In the distributed tech stack, we have potentially 100s of nodes and attached storage media, where applications instances in each node log data to attached disk and shipper agentship the log lines.
There are inherent challenges in this type of architecture. Let us look at some of the challenges.
Challenges in the Agent-Based Rack Scale Architecture
The challenges associated with agent-based logging in rack scale architecture are listed below:
- Installing, configuring, and maintaining the agent software in each node (Shipper)
- The agent software steals the CPU cycles to stream, write and ship the log lines
- Limited IOPS and Bandwidth within the nodes (node may be running more than one app)
- If the decision is made to change the agent, you need to orchestrate the install, configure the new agent software across ‘n’ number of nodes in a DC
- During the agent software upgrade/maintenance tasks, log lines are not available for monitoring
- Running out of disk space, which calls for Log management schemes such as Log rotation and retention, which limit data locality.
- All logs are scattered across nodes in the case of back pressure, there is no alternative to pump the logs lines out of the node without additional CPU cycles.
- Administration overhead is created due to the fact that the amount of storage is fixed inside each node.

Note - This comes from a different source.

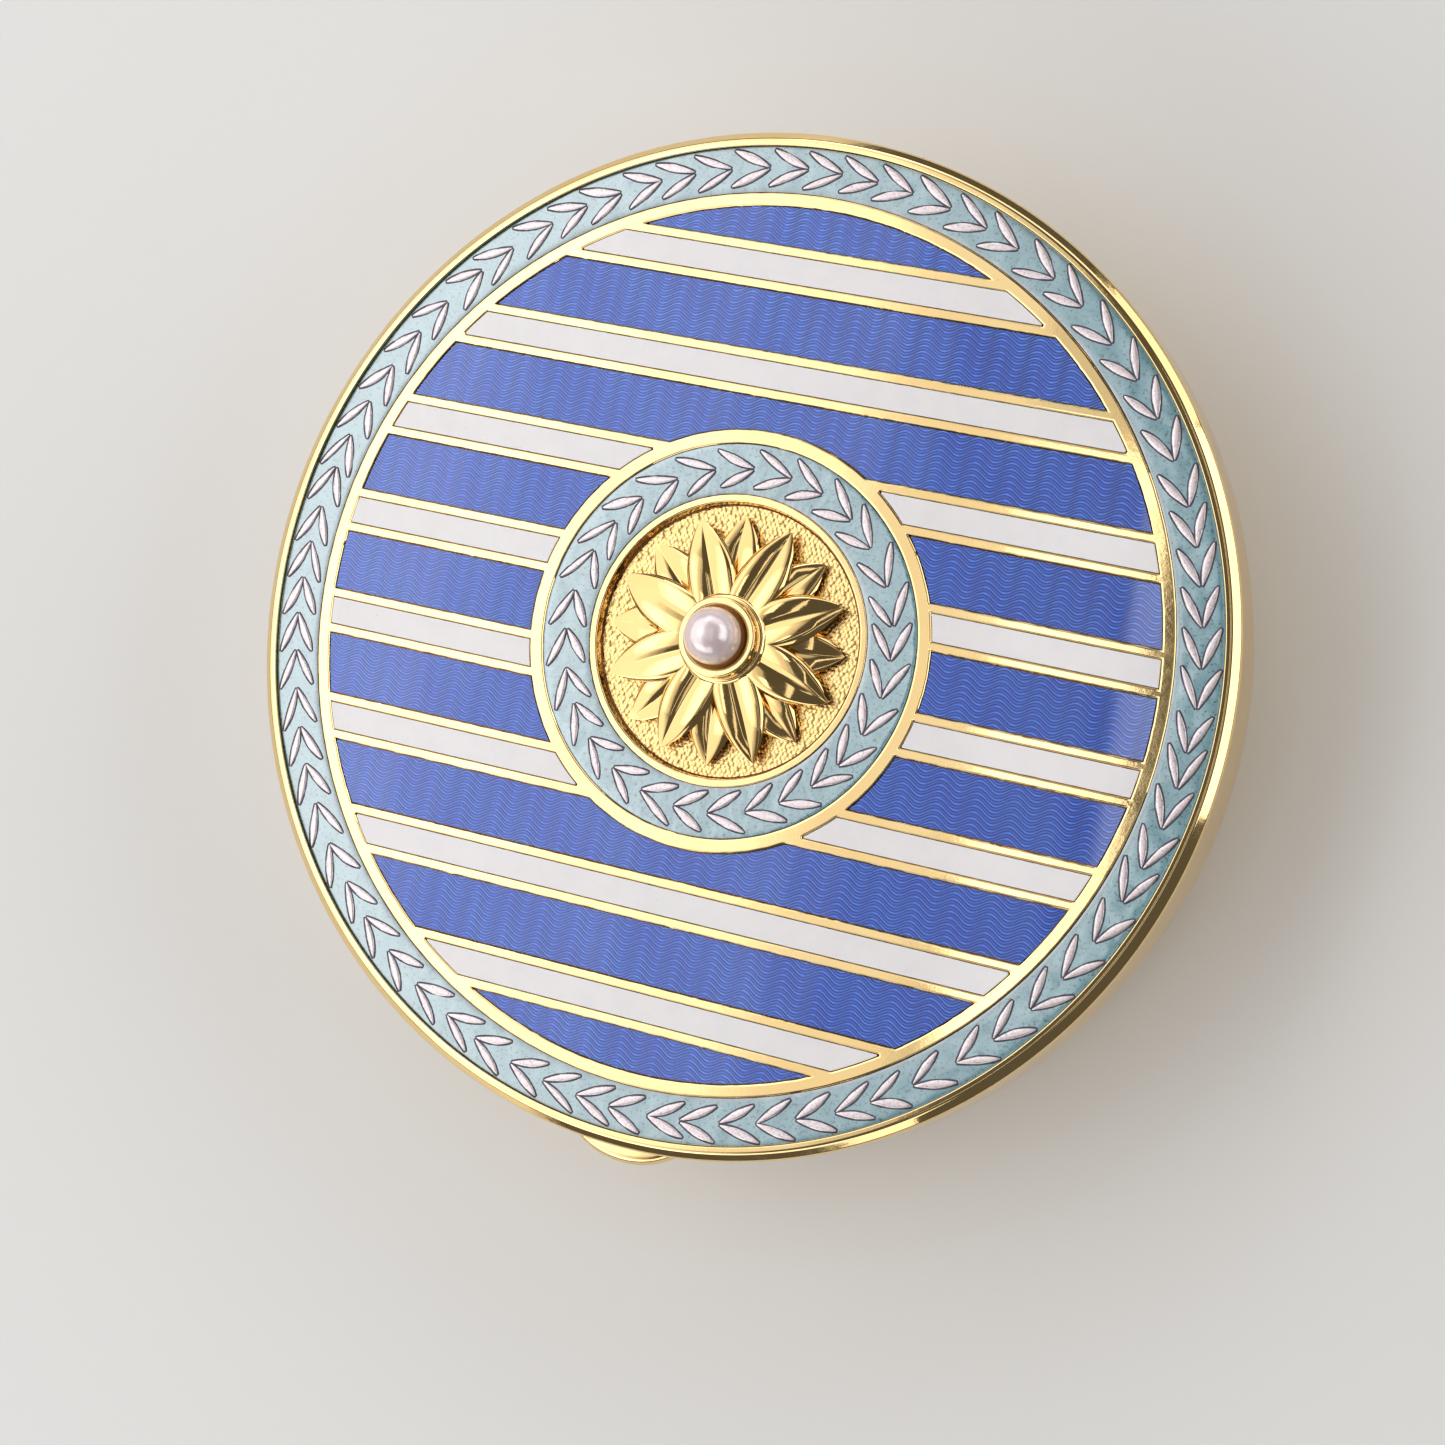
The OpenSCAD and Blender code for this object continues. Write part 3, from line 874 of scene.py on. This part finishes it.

The Traditional Rack Scale Architecture with Direct-Attached Storage (DAS) Compute Nodes
In the above Diagram 2, CPU cycles are spent running the shipping agent and to perform log forwarding. The shipping agent consumes memory as well. The memory and CPU cycles are very crucial in both database and containerized environments. In database environments, data management and synchronization operations need to run. In Container environments (CaaS), microservices or application instances need to run and leverage CPU and memory resources. Let us look at externalized log forwarding and other related activities.
Externalize the Logging
In order to alleviate issues highlighted above related to logging architecture, it is recommended to use shared storage for Centralized and Externalized Logging Architecture for Modern Rack Scale Applications.
The following Diagram shows an application rack with Shared NVMe Flash Storage. The benefits of this architecture are highlighted in the list to the right.

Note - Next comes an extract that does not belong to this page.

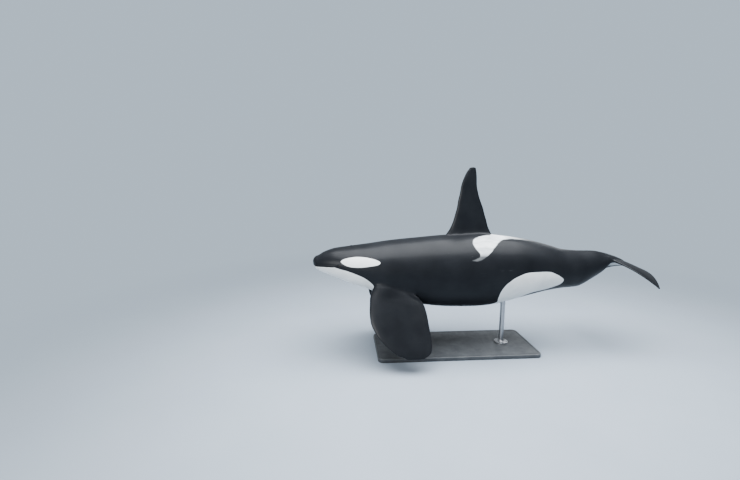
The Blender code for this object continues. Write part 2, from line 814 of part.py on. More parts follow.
def main():
    clear_scene()
    parts = make_collection("orca")
    cutters = make_collection("cutters")
    body = mark_as_cutter(make_body("body", cutters))
    grown_body = mark_as_cutter(make_body("grown_body", cutters, GAP))

    head, jaw = make_head_and_jaw(body, parts, cutters)
    trunk = make_trunk(body, parts, cutters)
    flukes = make_fluke_pieces(trunk["tail_stock"], grown_body, parts, cutters)
    dorsal = make_dorsal_fin(parts)
    flippers = [
        make_flipper("flipper_left", -1.0, parts),
        make_flipper("flipper_right", 1.0, parts),
    ]
    for fin in [dorsal] + flippers:
        apply_boolean(fin, grown_body, "DIFFERENCE")

    flesh = [head, *trunk.values(), *flukes, dorsal, *flippers]
    for piece in flesh:
        piece.data.materials.clear()
        piece.data.materials.append(make_material(piece.name + "_skin", SKIN_BLACK))
    jaw.data.materials.clear()
    jaw.data.materials.append(make_material("lower_jaw_skin", SKIN_WHITE))
    for piece in flesh + [jaw]:
        keep_largest_surface(piece)

    eyes = []
    for name, sign in (("eye_left", -1.0), ("eye_right", 1.0)):
        eyes.append(make_eye(name, sign, 0.0, parts, make_material(name + "_wet", EYE_BROWN)))
    stand = [make_base(parts, make_material("stand_base_paint", BASE_PAINT))]
    for name, x in (("stand_rod_front", ROD_FRONT_X), ("stand_rod_rear", ROD_REAR_X)):
        steel = make_material(name + "_steel", ROD_STEEL)
        stand.append(make_rod(name, x, grown_body, parts, steel))
    for rod in stand[1:]:
        keep_largest_surface(rod)

    everything = flesh + [jaw] + eyes + stand
    for obj in everything:
        obj.data.shade_smooth()
        obj.data.set_sharp_from_angle(angle=math.radians(35.0))
    place_whole(everything)


main()
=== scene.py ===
import math

import bmesh
import bpy
import numpy as np
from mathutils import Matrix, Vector
from mathutils.bvhtree import BVHTree


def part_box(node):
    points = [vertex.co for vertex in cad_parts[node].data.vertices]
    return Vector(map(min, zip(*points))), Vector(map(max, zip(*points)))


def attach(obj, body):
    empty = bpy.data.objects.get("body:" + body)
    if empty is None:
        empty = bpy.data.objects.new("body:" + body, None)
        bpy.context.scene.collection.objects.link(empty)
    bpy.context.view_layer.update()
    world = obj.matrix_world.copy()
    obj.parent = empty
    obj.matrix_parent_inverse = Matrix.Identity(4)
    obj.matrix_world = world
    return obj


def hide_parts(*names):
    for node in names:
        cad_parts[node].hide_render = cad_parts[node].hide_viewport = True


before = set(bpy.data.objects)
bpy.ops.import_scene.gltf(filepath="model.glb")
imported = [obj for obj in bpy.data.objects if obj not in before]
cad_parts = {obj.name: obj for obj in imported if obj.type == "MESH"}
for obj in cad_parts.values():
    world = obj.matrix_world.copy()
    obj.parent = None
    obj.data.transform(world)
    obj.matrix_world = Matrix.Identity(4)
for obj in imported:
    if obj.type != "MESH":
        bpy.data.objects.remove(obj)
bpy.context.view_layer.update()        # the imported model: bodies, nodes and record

scene = bpy.context.scene

# The whale is shaped along its own axis: x from snout to tail, left side at -y, z from the axis.
body = {
    # x, back, belly, half width, keel; a keel over 1 pinches the back and belly
    "stations": (
        (0.00, 0.306, 0.135, 0.100, 1.00),
        (0.08, 0.320, 0.060, 0.165, 1.00),
        (0.20, 0.387, 0.005, 0.225, 1.00),
        (0.40, 0.454, -0.080, 0.300, 1.00),
        (0.65, 0.487, -0.186, 0.375, 1.00),
        (1.00, 0.530, -0.308, 0.455, 1.00),
        (1.40, 0.585, -0.505, 0.510, 1.00),
        (1.90, 0.630, -0.605, 0.550, 1.00),
        (2.50, 0.680, -0.670, 0.570, 1.00),
        (3.00, 0.700, -0.680, 0.559, 1.02),
        (3.35, 0.668, -0.653, 0.538, 1.03),
        (3.70, 0.624, -0.575, 0.500, 1.05),
        (4.00, 0.573, -0.502, 0.455, 1.08),
        (4.20, 0.524, -0.455, 0.420, 1.10),
        (4.45, 0.455, -0.406, 0.372, 1.14),
        (4.70, 0.381, -0.376, 0.320, 1.19),
        (5.00, 0.352, -0.358, 0.255, 1.28),
        (5.30, 0.343, -0.212, 0.190, 1.30),
        (5.50, 0.305, -0.075, 0.150, 1.25),
        (5.66, 0.258, 0.090, 0.128, 1.05),
        (5.80, 0.208, 0.088, 0.105, 1.00),
        (5.92, 0.150, 0.070, 0.075, 1.00),
        (5.98, 0.102, 0.064, 0.030, 1.00),
    ),
    "chinPinch": 0.22,
    "chinPinchEnd": 1.50,
    "noseRounding": 0.07,
    "noseRings": 22,
    "bellyShare": 0.48,
    "ringStep": 0.02,
    "sides": 180,
    "standX": 2.65,           # middle of the stand under the whale
    "axisHeight": 1.52,       # of the whale's own zero over the floor
}
baseLow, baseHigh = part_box("stand_base")
whaleShift = np.array((
    0.5 * (baseLow.x + baseHigh.x) - body["standX"],
    0.5 * (baseLow.y + baseHigh.y),
    body["axisHeight"],
))


def smoothCurve(points):
    # runs through the points without overshoot, and takes arrays
    xs, ys = np.array(points, dtype=float).T
    steps = np.diff(xs)
    slopes = np.diff(ys) / steps
    tangents = np.zeros(len(xs))
    tangents[0], tangents[-1] = slopes[0], slopes[-1]
    for i in range(1, len(xs) - 1):
        if slopes[i - 1] * slopes[i] > 0.0:
            first = 2.0 * steps[i] + steps[i - 1]
            second = steps[i] + 2.0 * steps[i - 1]
            tangents[i] = (first + second) / (first / slopes[i - 1] + second / slopes[i])

    def value(x):
        x = np.clip(x, xs[0], xs[-1])
        i = np.clip(np.searchsorted(xs, x) - 1, 0, len(xs) - 2)
        t = (x - xs[i]) / steps[i]
        ends = ys[i] * (1 + 2 * t) * (1 - t) ** 2 + ys[i + 1] * t * t * (3 - 2 * t)
        bends = tangents[i] * t * (1 - t) ** 2 + tangents[i + 1] * t * t * (t - 1)
        return ends + bends * steps[i]

    return value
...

Some of the advantages as shown in diagram 3:
- Leverage higher-density compute racks by separating storage hardware from compute nodes
- Improve Utilization of Disk Space due to thin provisioning
- Dynamically expand disk space as needed
- Write logs directly to high-performance, low-latency external shared storage
- Replace/Remove nodes without data loss
- Easily scale compute nodes on demand
- No more agent software to maintain, as logs are written directly to the shared volume.
- Save on CPU cycles
- Use REST API interfaces to manage the volume and automate operations
- Isolate the logs from other production application storage volumes and minimize exposure of sensitive data and access.

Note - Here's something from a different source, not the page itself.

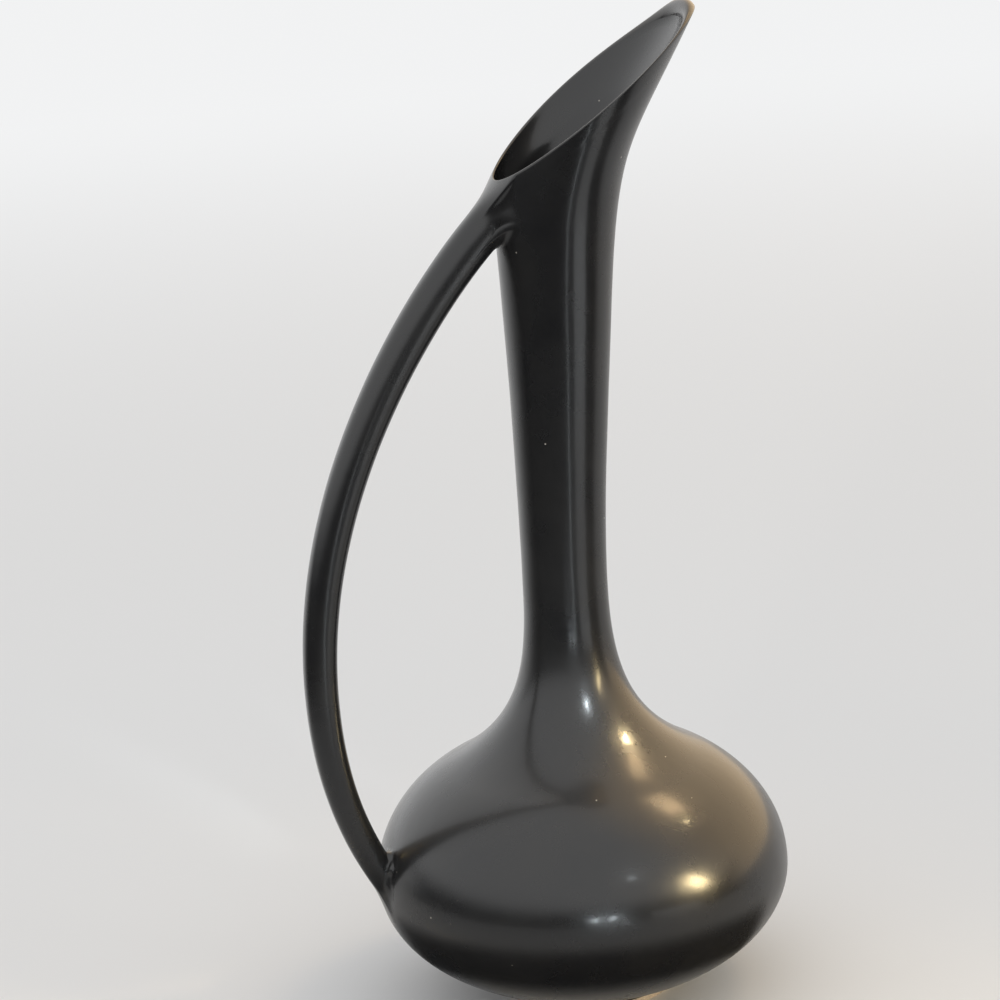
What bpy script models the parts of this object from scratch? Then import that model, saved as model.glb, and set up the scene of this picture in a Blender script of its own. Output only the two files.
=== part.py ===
"""A tall ewer in black glazed earthenware: low round bulb, long narrow neck, slanted
leaf-shaped mouth and one bowed handle. It is built as a potter builds one, from turned and
shaped sections that are joined with slip. Metres, +Z up. The origin is the middle of the
flat foot, the spout points along +X and the handle lies towards -X."""

import math

import bpy
import bmesh
from mathutils import Vector

# Joints: the clear gap between touching pieces, and the layer of slip between two sections
GAP = 0.0003
SLIP = 0.0010

# Foot
FOOT_RADIUS = 0.0390
FOOT_HEIGHT = 0.0042
FOOT_CHAMFER = 0.0008

# Clay wall
WALL = 0.0045
FLOOR = 0.0060

# Bulb: heights are steps up from the piece below
BULB_RADIUS = 0.0935
BULB_UNDER = 0.0502
CROWN_RISE = 0.0522
CROWN_RADIUS = 0.0591
CROWN_SLOPE = math.radians(28.5)
WIDEST_PULL = 0.0310
CROWN_PULL = 0.0058
COLLAR_RISE = 0.0320

# Neck
STEM_RISE = 0.0540
STEM_RADIUS = 0.0191
SHOULDER_PULL = 0.0420
STEM_PULL_BELOW = 0.0400
STEM_PULL_ABOVE = 0.0380
COLUMN_RISE = 0.1200
COLUMN_RADIUS = 0.0241
COLUMN_FLARE = 0.0585
COLUMN_PULL = 0.0250
NECK_LEAN = 0.0050
LEAN_START = 0.0358
LEAN_RISE = 0.1800

# Spout and mouth
SPOUT_RISE = 0.0568
MOUTH_BACK = 0.0208
MOUTH_LENGTH = 0.1173
MOUTH_SLANT = math.radians(36.2)
MOUTH_WIDTH = 0.0740
MOUTH_TAPER = 0.15
MOUTH_BOW = 0.0012
FRONT_PULL = 0.0750
TIP_PULL = 0.0640
TIP_LEAN = math.radians(30.0)
LIP = 0.0036
LIP_TIP = 0.0090
LIP_CROWN = 0.0022
LIP_TIP_CROWN = 0.0060
LIP_GATHER = 1.5

# Handle, in the plane of the spout
HANDLE_BITE = 0.0118
HANDLE_DROP = 0.0080
HANDLE_LOW_LEAN = math.radians(56.1)
HANDLE_LOW_PULL = 0.0355
HANDLE_STANDOFF = 0.0212
HANDLE_BELLY_RISE = 0.0997
BELLY_PULL_BELOW = 0.0476
BELLY_PULL_ABOVE = 0.1080
HANDLE_TOP_DROP = 0.0138
HANDLE_TOP_LEAN = math.radians(38.3)
HANDLE_TOP_PULL = 0.0200
HANDLE_LOW_THICKNESS = 0.0128
HANDLE_TOP_THICKNESS = 0.0184
HANDLE_LOW_WIDTH = 0.0136
HANDLE_TOP_WIDTH = 0.0172
HANDLE_SQUARENESS = 2.3

# Slip smoothed into the corners where the handle meets the body
FILLET = 0.0060
FILLET_EDGE = 0.0006
LEAST_REACH = 0.0006
LIP_SHARE = 0.7

# Facets
TURNED_STEPS = 48
NECK_STEPS = 40
SPOUT_STEPS = 40
HANDLE_STEPS = 20
OUTER_RINGS = 8
OUTER_SHOULDER_RINGS = 6
INNER_RINGS = 6
INNER_SHOULDER_RINGS = 5
SPOUT_RINGS = 10
SPOUT_INNER_RINGS = 8
HANDLE_RINGS = 32
ROUND_SHARES = (0.25, 0.5, 0.75)
SHARP_EDGE = math.radians(40)

# Searches: halvings of a stretch, steps of a first pass, passes that settle a point, and the
# least share of the bulb's round that is left to a point far below it
HALVINGS = 26
FIRST_PASS = 60
SETTLING = 4
LEAST_ROUND = 0.01

# Finishes: colour and roughness
BLACK_GLAZE = ((0.030, 0.032, 0.036), 0.34)
SLIP_GLAZE = ((0.034, 0.036, 0.040), 0.38)
BARE_CLAY = ((0.520, 0.430, 0.330), 0.85)

# Heights that follow from the sizes above
SEAT = FOOT_HEIGHT + GAP + SLIP + GAP
WIDEST = SEAT + BULB_UNDER
CROWN = WIDEST + CROWN_RISE
COLLAR = CROWN + COLLAR_RISE
STEM = COLLAR + STEM_RISE
SPOUT_START = STEM + COLUMN_RISE
MOUTH_LOW = SPOUT_START + SPOUT_RISE
HALF_SEAM = SLIP / 2 + GAP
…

- Create instant copies of all databases and logs for backup and test/dev purposes
The above design in diagram 3 shows the same rack having dense compute nodes with disaggregated high performance shared storage. The Flash Array will present a volume to each compute node to write logs. The capacity of the array (up to 1 Petabyte) is available in the formats such as zone-based setup, zone-based log retention and purge can be managed.
Add a dedicated compute node with log forwarder agent software to ship the log lines for further indexing, processing, and storage, where the UI dashboard plugs into the indexed stored data to produce dashboard with system KPIs. Let us look at some application-specific examples of the reference architecture.
Cassandra Setup for Central and Externalized Logging
Let us consider the standard 3 node Cassandra ring. The standard setup has the cache, sstables and commit logs stored at /var/lib/cassandra/data/* and logs are stored in /var/log/cassandra/*.log.
It is recommended that for a production setup, you must use a separate disk (SSD) and possibly the network ports in order to avoid resource contention when writing to commit logs, SSTABLES, and saved_cache.
The shared storage system can be used to host all of the Cassandra data and logs on a single platform shared across the entire Cassandra cluster.
The following diagram 4 explains how it is done using Shared Flash storage.
As you see in the above diagram 4, there is a "C" common logging volume, where each node can write logs in a different folder under a common root folder, like /var/log/cassandra/nodeX/*.log
Shipping the logs to an enterprise monitoring systems such as Splunk or ELK Stack can be accomplished. The forwarder node can be the indexer and stores the indexed data back to a volume in the shared storage system.
An alternative solution is to index the log data back into shared storage as shown below:
The same reference architecture applies to MongoDB and other applications as well.
Logging in Containerized World
In a containerized world, as we all know, applications (microservices) and databases run on multiple hosts to fulfill a single business requirement. We might need to talk to multiple services running on different machines. So, the log messages generated by microservices are distributed across multiple hosts. Servers may be created and destroyed in the matter of weeks, days, hours, or perhaps even minutes. This means that log files may be written and then destroyed before any significant analysis may be performed on them. It also makes analysis, auditing, and troubleshooting more difficult as Real scale applications are commonly distributed across a variety of servers and tiers. Centralizing and Externalizing the logging becomes too important in a containerized implementations in Enterprise.
The NVMe-over-Fabrics high-performance flash storage system with high IOPS (in the order of 20 Million) and bandwidth (in 100's GB) in a form factor that can easily fit in a rack and eliminate the need for DAS SSDs. Utilizing the power of the shared storage, modern applications, and databases minimize the infrastructure sprawl and leverage high-speed shared storage to address the growing needs of log-based analytics with speed.